:: TASK OBJECTIVE ::
Would you quote the material below from its first line through the line containing "from FreeCAD import Vector", exactly and with both ends included?

:: DATA LINES ::
=-=-=

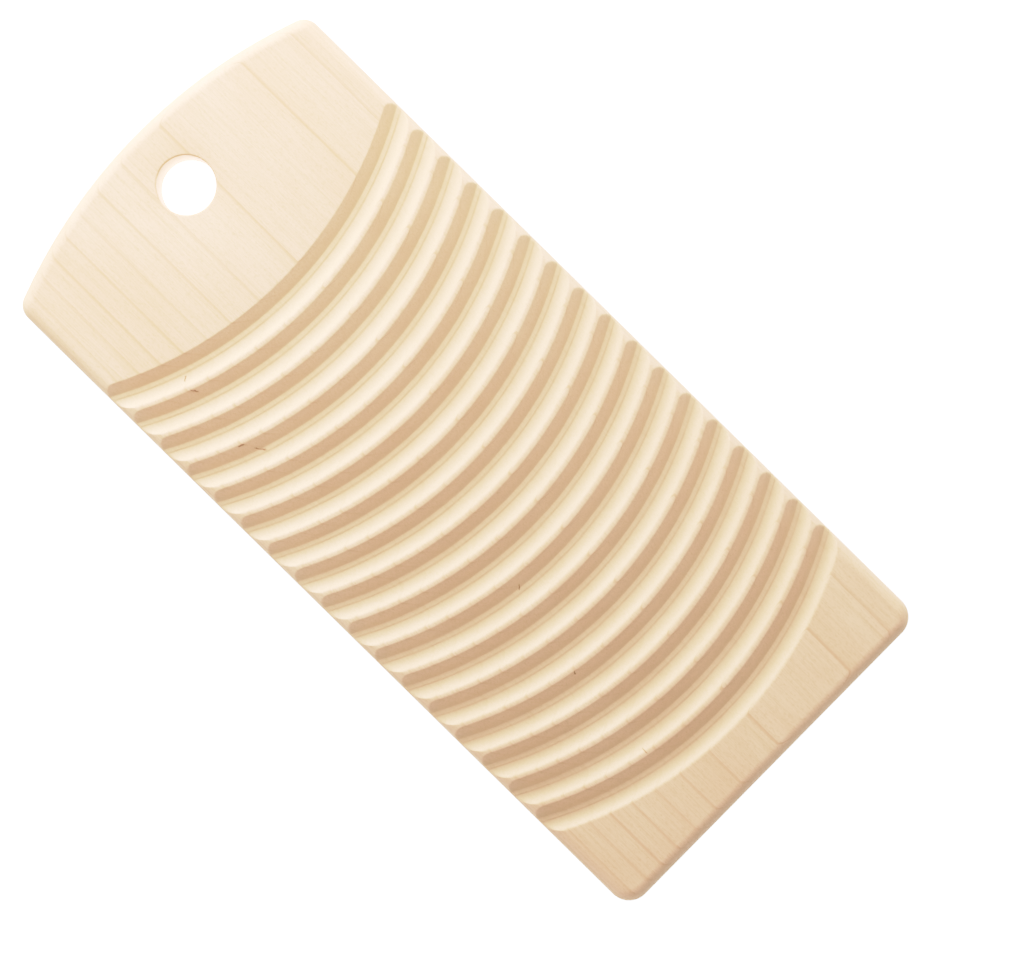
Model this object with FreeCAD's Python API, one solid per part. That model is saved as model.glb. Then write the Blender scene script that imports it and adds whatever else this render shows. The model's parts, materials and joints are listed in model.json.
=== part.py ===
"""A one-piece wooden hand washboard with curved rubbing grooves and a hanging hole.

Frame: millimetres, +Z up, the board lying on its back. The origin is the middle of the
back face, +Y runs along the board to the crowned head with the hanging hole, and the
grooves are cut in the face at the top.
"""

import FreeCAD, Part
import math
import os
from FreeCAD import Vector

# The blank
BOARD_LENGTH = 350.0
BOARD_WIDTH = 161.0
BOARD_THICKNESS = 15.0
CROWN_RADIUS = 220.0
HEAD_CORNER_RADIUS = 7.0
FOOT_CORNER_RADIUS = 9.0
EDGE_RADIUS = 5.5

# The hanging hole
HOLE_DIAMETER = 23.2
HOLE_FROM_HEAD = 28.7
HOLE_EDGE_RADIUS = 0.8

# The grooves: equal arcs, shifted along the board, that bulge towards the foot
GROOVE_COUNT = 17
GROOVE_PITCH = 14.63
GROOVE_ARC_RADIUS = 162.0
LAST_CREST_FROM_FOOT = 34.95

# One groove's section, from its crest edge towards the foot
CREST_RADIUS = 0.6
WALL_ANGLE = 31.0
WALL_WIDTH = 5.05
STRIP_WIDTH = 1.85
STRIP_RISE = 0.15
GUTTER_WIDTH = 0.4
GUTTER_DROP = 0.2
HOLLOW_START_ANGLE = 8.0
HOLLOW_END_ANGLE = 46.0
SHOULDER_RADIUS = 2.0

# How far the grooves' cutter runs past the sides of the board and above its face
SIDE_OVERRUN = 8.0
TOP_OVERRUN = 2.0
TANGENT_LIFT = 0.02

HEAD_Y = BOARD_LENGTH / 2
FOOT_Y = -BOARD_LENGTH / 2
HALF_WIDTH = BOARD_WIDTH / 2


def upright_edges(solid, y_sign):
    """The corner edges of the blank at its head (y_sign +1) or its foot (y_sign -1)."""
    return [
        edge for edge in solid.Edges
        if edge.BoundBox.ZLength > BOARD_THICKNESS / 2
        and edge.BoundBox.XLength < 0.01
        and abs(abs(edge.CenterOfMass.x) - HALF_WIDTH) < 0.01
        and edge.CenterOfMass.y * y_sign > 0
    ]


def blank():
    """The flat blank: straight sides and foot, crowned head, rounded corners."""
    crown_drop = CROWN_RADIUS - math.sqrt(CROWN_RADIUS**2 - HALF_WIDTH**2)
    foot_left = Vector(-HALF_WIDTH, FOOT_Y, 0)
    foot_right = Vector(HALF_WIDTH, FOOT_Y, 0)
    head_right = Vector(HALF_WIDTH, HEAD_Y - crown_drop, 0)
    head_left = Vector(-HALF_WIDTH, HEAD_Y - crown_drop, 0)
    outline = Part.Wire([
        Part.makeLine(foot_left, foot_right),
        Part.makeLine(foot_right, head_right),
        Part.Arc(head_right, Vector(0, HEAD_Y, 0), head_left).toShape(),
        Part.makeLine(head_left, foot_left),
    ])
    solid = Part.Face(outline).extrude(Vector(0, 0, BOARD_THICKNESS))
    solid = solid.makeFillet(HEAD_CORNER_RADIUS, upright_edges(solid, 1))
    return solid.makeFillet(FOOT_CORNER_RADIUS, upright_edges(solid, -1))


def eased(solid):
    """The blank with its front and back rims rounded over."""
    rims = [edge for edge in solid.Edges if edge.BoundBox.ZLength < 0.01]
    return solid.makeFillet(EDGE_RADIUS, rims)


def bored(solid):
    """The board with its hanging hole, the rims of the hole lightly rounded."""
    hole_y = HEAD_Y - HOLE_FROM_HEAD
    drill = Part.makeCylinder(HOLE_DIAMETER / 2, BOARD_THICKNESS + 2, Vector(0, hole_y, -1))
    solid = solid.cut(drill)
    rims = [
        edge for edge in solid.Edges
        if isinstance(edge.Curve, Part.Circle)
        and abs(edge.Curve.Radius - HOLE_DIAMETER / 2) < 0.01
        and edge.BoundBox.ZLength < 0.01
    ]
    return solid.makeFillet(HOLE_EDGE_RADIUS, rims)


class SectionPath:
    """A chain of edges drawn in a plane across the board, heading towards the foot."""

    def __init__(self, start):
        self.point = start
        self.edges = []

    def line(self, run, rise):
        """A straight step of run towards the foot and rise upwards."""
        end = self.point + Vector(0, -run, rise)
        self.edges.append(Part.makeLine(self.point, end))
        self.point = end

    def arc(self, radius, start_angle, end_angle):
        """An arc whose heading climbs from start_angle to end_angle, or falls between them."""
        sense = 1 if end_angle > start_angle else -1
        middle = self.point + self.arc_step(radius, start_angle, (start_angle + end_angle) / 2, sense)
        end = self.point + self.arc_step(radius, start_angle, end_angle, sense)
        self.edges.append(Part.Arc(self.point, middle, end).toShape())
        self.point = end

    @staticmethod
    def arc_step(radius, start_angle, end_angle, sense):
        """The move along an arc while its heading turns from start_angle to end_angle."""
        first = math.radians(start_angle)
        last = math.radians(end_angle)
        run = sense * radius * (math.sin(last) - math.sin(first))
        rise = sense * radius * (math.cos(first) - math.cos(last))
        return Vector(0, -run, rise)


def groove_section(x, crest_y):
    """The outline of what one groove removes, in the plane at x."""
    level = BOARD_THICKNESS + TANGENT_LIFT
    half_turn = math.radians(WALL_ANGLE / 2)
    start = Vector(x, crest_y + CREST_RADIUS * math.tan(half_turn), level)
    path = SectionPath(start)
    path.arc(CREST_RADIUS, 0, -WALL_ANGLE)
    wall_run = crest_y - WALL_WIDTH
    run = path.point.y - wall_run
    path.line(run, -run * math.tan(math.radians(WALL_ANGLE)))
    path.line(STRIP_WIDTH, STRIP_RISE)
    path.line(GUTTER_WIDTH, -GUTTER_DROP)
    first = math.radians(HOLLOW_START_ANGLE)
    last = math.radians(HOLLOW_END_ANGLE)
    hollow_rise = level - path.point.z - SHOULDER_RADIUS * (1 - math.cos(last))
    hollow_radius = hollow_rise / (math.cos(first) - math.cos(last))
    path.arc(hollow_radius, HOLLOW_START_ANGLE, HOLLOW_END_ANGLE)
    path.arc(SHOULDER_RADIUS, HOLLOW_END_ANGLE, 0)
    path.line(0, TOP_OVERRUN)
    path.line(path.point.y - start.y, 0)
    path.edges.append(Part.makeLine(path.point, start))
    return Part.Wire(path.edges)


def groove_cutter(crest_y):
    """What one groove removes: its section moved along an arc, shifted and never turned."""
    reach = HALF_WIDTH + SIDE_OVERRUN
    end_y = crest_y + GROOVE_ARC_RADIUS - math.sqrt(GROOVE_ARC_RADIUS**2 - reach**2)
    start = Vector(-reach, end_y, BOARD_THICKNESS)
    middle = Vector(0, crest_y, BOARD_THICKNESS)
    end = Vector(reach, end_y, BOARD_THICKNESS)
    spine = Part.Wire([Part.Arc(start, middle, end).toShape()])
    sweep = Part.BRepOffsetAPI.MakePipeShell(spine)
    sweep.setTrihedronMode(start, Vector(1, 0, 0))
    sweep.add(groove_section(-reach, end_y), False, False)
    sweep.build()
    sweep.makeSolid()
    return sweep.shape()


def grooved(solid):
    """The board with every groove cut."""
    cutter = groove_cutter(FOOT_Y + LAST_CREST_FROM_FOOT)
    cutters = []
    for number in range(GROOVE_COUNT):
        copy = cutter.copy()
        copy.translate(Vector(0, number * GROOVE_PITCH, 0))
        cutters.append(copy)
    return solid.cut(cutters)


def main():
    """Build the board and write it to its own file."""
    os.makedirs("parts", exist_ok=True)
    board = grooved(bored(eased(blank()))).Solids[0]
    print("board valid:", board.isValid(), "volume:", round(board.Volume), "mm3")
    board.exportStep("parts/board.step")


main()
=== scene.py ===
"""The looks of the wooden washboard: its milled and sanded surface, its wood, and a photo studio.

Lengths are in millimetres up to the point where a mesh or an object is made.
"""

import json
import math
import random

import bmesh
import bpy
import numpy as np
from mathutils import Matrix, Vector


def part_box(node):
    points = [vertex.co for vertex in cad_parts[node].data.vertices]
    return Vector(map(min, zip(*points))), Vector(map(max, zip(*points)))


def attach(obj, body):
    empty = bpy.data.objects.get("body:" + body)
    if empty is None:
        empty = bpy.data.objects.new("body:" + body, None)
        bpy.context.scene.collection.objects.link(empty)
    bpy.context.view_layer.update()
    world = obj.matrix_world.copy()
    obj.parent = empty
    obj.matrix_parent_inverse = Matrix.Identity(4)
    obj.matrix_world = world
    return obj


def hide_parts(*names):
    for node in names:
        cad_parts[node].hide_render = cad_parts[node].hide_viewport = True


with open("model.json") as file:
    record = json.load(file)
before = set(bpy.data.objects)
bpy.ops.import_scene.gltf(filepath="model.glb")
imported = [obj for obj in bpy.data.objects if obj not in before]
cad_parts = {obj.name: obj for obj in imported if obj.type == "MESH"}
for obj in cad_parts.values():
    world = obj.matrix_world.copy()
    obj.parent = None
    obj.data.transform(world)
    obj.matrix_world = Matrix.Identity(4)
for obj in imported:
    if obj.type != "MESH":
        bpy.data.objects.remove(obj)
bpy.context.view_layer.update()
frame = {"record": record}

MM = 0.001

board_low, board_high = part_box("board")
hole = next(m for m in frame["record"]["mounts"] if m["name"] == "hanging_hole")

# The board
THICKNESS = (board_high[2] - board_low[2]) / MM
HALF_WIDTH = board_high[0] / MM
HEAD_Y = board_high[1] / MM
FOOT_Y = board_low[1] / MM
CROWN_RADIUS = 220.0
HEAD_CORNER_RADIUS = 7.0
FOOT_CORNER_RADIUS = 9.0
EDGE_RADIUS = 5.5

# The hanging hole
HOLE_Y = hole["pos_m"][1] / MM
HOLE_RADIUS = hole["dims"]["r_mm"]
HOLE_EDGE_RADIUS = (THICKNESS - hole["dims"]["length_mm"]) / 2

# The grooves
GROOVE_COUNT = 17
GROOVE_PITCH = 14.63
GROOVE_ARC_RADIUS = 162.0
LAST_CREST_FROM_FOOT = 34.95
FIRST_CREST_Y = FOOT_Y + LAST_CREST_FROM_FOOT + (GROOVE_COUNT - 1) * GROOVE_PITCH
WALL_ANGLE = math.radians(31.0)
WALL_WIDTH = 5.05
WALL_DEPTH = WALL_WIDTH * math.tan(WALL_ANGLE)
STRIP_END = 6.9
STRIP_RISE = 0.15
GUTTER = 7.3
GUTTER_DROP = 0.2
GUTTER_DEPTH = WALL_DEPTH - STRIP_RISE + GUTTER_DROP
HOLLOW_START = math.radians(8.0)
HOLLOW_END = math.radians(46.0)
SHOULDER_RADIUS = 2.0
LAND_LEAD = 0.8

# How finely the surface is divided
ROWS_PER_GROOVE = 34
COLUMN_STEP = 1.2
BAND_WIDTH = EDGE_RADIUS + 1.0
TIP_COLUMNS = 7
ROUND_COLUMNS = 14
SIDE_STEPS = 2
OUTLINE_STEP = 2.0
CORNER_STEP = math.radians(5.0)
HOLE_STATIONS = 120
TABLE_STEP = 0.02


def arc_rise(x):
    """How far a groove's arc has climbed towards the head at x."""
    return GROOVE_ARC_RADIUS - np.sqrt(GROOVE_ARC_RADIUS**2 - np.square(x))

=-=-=

:: ANSWER TO THE EXERCISE ::
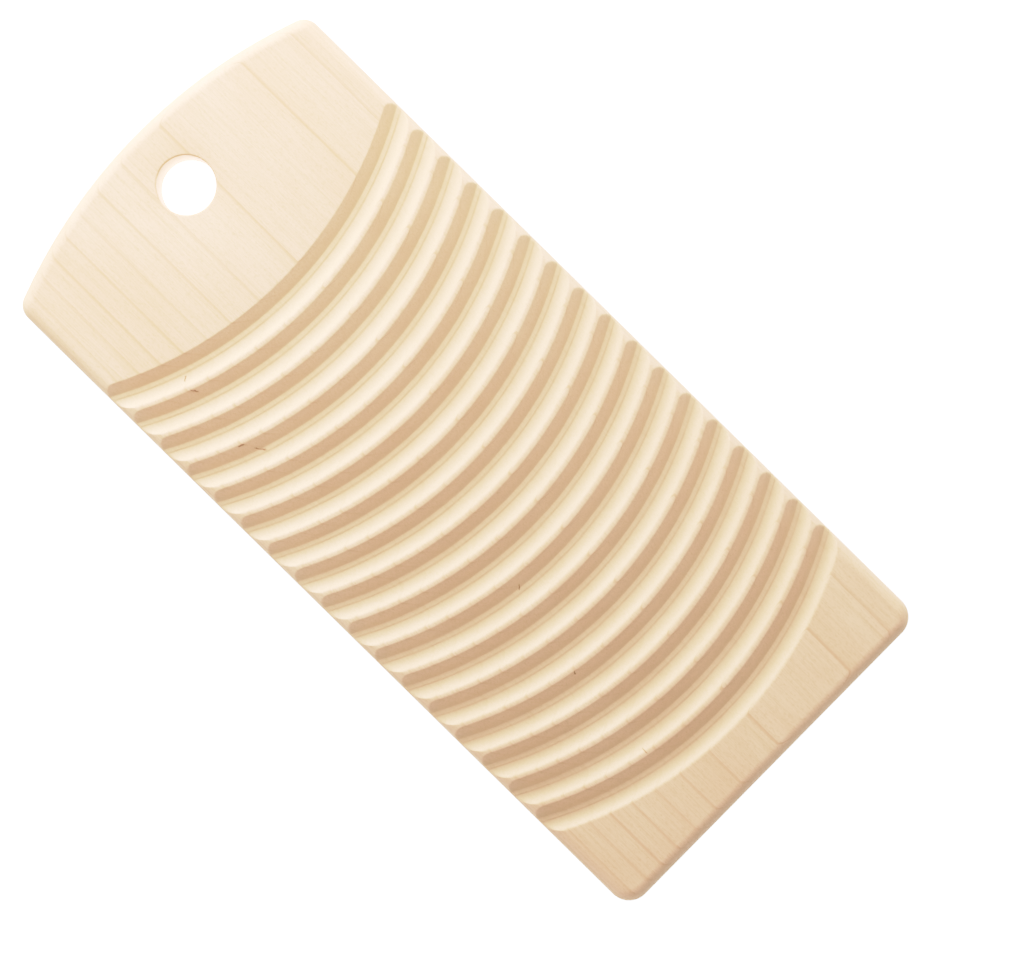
Model this object with FreeCAD's Python API, one solid per part. That model is saved as model.glb. Then write the Blender scene script that imports it and adds whatever else this render shows. The model's parts, materials and joints are listed in model.json.
=== part.py ===
"""A one-piece wooden hand washboard with curved rubbing grooves and a hanging hole.

Frame: millimetres, +Z up, the board lying on its back. The origin is the middle of the
back face, +Y runs along the board to the crowned head with the hanging hole, and the
grooves are cut in the face at the top.
"""

import FreeCAD, Part
import math
import os
from FreeCAD import Vector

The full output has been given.